Can someone help me prove this lower bound result for the spectral radius? I know the spectral radius is the largest eigenvalue but I'm not sure how to start getting the eigenvalues of the matrix I need. 
 A: For the definition of $L, U$ such that $A = D \color{red} - \color{\black} L  \color{red} - \color{\black} U$ the scheme turns out to be
$$x^{k+1} = (D-\omega L)^{-1} \big(\omega U + (1-\omega)D \big) x^{k} + \omega (D-\omega L)^{-1}b$$
This can be reformulated into regular Matrix splitting form from which one obtains the iteration matrix $$G = I - (D/\omega - L)^{-1} A.$$ For the SOR method the matrix $B$ from the Wikipedia article is given by $B=D/\omega - L$ and the iteration / error propagation matrix by $G = I - B^{-1} A.$
Recall some basic properties for invertible matrices $A,B$:

*

*$(AB)^{-1} = B^{-1} A^{-1}$

*$AC = A I C = A B^{-1} B C$

*$A = \big(A^{-1}\big)^{-1}$
Now come back to
\begin{align} 
G &= I - (D/\omega - L)^{-1} A \\
&= I - (D/\omega - L)^{-1} IA \\
&= I - (D/\omega - L)^{-1} ( D/\omega) (D/\omega)^{-1} A \\
&= I - (D/\omega - L)^{-1} \Big(( D/\omega)^{-1}\big)^{-1} (D/\omega)^{-1} A \\
&= I - \big( \omega D^{-1} \big(D/\omega - L) \big)^{-1} \omega D^{-1} A \\
&= I - (I - w D^{-1}L)^{-1} \omega D^{-1} A
\end{align}
Recall $A = D - L - U$ to obtain
\begin{align} 
G &= I - (I - w D^{-1}L)^{-1} \omega D^{-1} (D - L - U) \\
&=I - (I - w D^{-1}L)^{-1} \omega  (I - D^{-1}L - D^{-1}U)
\end{align}
To shorten things, define $\hat L := D^{-1} L, \hat U := D^{-1} U$. Then:
\begin{align} G &= I - (I - w \hat L)^{-1} \omega  (I - \hat L - \hat U) \\
&= I - (I-\omega \hat L)^{-1} \Big[ -\omega \hat L + \omega(I - \hat U) \Big] \\
&= I + (I-\omega \hat L)^{-1} \omega \hat L - (I-\omega \hat L)^{-1} \omega(I - \hat U) \\
&= (I-\omega \hat L)^{-1} (I-\omega \hat L) + (I-\omega \hat L)^{-1} \omega \hat L + (I-\omega \hat L)^{-1} \omega(I - \hat U) \\
&=(I-\omega \hat L)^{-1} \big[ (I-\omega \hat L) + \omega \hat L \big] - (I-\omega \hat L)^{-1} \omega(I - \hat U) \\
&=(I-\omega \hat L)^{-1} I - (I-\omega \hat L)^{-1} \omega(I - \hat U) \\
&= (I-\omega \hat L)^{-1} \big((1-\omega)I + \hat U \big)
\end{align}
Now recall that $\det(AB) = \det(A) \det(B)$. Since $L, U$ are strictly lower/upper triagonal matrices, same holds for $\hat L, \hat U$. As a consequence, $\det \Big((I-\omega \hat L)^{-1} \Big) = 1 $ since triangular matrices preserve their structure under inversion (still triangular) and for triangular matrices, the determinant is equal to the product of the diagonal elements.

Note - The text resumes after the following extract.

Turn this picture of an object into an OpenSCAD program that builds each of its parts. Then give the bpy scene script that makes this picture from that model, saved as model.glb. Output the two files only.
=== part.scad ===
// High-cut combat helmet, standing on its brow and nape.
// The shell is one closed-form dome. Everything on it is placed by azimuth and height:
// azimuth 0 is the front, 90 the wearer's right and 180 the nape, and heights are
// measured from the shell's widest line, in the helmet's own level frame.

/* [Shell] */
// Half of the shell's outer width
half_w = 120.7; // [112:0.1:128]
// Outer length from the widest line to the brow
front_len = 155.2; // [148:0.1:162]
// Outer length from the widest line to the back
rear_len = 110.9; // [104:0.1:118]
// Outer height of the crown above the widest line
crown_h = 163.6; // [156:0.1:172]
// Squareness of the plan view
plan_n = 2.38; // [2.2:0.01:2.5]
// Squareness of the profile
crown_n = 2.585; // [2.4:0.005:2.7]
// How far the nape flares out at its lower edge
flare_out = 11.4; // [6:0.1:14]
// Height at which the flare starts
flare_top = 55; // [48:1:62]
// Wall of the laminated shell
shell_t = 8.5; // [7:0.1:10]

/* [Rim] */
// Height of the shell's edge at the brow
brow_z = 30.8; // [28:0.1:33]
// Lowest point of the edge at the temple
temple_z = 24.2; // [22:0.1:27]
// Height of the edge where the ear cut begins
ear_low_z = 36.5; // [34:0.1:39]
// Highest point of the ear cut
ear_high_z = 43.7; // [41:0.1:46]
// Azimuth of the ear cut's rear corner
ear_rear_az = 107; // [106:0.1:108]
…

Consequently, $\det \Big(\big((1-\omega)I + \hat U \big) \Big) = (1-\omega)^n$.
Finally, you know that the determinant equals the product of the eigenvalues: $$ \prod_i \lambda_i = (1-\omega)^n \Rightarrow \bigg \vert \prod_i \lambda_i \bigg \vert = \bigg \vert(1-\omega)^n \bigg \vert \Rightarrow \prod_i \vert \lambda_i \vert = \vert1-\omega  \vert^n $$
Thus, there has to be at least one eigenvalue with modulus $ \vert \lambda_i \vert \geq \vert 1 - \omega \vert$ (assume the opposite: If every eigenvalue would be smaller in absolute value, how would you reach the $\vert 1-\omega  \vert^n$?) Thus, you see that for $\omega \notin (0,2)$ the spectral radius of the error propagation matrix is larger than $1$.